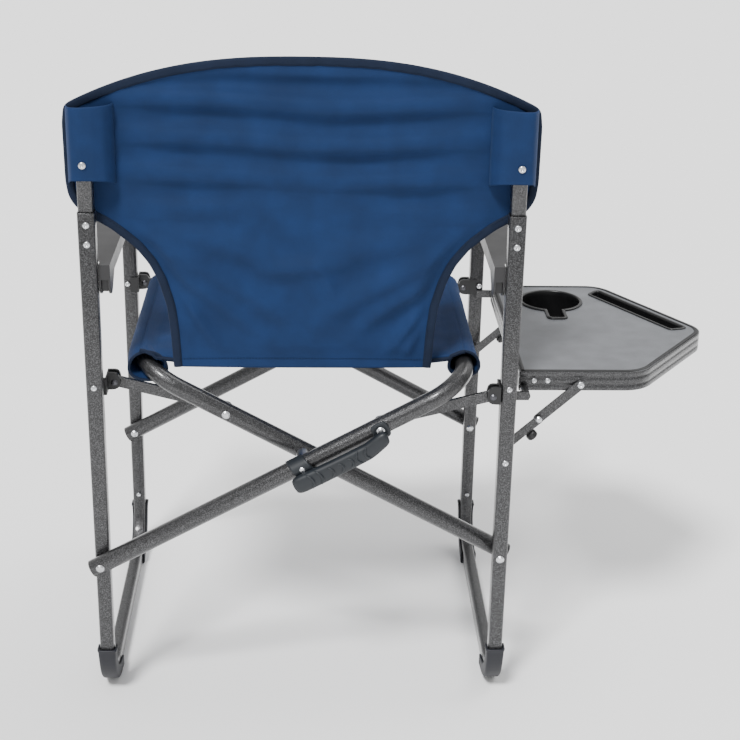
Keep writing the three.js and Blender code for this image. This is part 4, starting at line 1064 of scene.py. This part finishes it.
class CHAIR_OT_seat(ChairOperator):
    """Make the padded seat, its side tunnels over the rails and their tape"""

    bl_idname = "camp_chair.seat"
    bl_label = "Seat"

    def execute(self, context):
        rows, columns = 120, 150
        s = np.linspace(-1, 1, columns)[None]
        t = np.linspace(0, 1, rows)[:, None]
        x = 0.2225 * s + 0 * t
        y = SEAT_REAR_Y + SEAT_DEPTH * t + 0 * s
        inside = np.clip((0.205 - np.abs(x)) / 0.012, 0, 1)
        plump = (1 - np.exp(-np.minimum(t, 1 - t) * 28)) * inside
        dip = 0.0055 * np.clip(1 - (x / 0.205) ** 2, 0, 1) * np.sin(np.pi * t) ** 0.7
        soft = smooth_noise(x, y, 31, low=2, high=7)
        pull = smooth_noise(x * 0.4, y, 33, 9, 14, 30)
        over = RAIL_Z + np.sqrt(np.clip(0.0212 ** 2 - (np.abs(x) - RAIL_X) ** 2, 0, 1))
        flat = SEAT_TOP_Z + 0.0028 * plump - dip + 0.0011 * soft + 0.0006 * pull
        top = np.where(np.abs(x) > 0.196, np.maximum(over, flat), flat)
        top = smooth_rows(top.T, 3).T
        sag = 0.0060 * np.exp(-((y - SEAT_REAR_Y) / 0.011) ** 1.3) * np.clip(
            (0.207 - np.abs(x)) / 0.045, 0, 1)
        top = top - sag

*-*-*

EXERCISE INSTRUCTIONS :: Reproduce every line above without error.

RESULT FOR THIS TASK ::
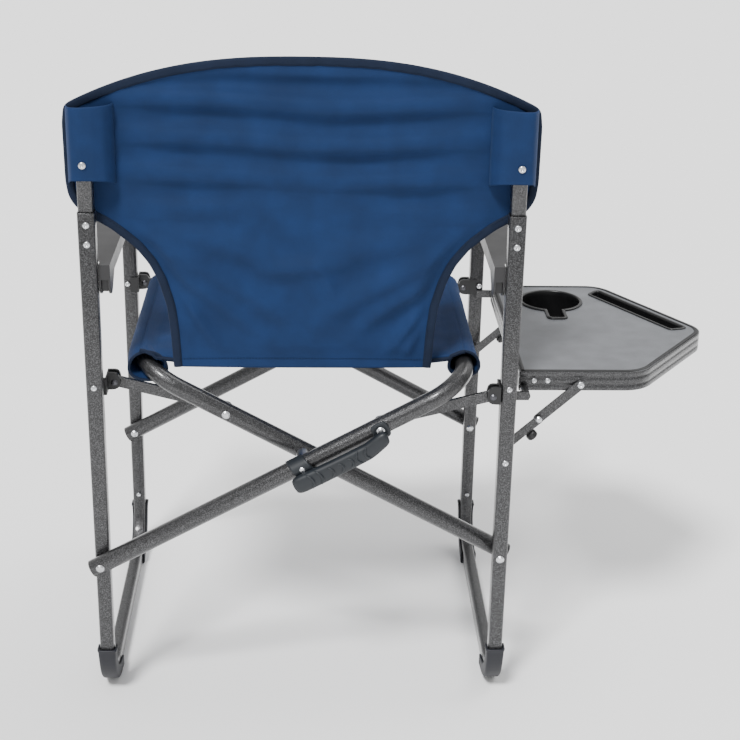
Keep writing the three.js and Blender code for this image. This is part 4, starting at line 1064 of scene.py. This part finishes it.
class CHAIR_OT_seat(ChairOperator):
    """Make the padded seat, its side tunnels over the rails and their tape"""

    bl_idname = "camp_chair.seat"
    bl_label = "Seat"

    def execute(self, context):
        rows, columns = 120, 150
        s = np.linspace(-1, 1, columns)[None]
        t = np.linspace(0, 1, rows)[:, None]
        x = 0.2225 * s + 0 * t
        y = SEAT_REAR_Y + SEAT_DEPTH * t + 0 * s
        inside = np.clip((0.205 - np.abs(x)) / 0.012, 0, 1)
        plump = (1 - np.exp(-np.minimum(t, 1 - t) * 28)) * inside
        dip = 0.0055 * np.clip(1 - (x / 0.205) ** 2, 0, 1) * np.sin(np.pi * t) ** 0.7
        soft = smooth_noise(x, y, 31, low=2, high=7)
        pull = smooth_noise(x * 0.4, y, 33, 9, 14, 30)
        over = RAIL_Z + np.sqrt(np.clip(0.0212 ** 2 - (np.abs(x) - RAIL_X) ** 2, 0, 1))
        flat = SEAT_TOP_Z + 0.0028 * plump - dip + 0.0011 * soft + 0.0006 * pull
        top = np.where(np.abs(x) > 0.196, np.maximum(over, flat), flat)
        top = smooth_rows(top.T, 3).T
        sag = 0.0060 * np.exp(-((y - SEAT_REAR_Y) / 0.011) ** 1.3) * np.clip(
            (0.207 - np.abs(x)) / 0.045, 0, 1)
        top = top - sag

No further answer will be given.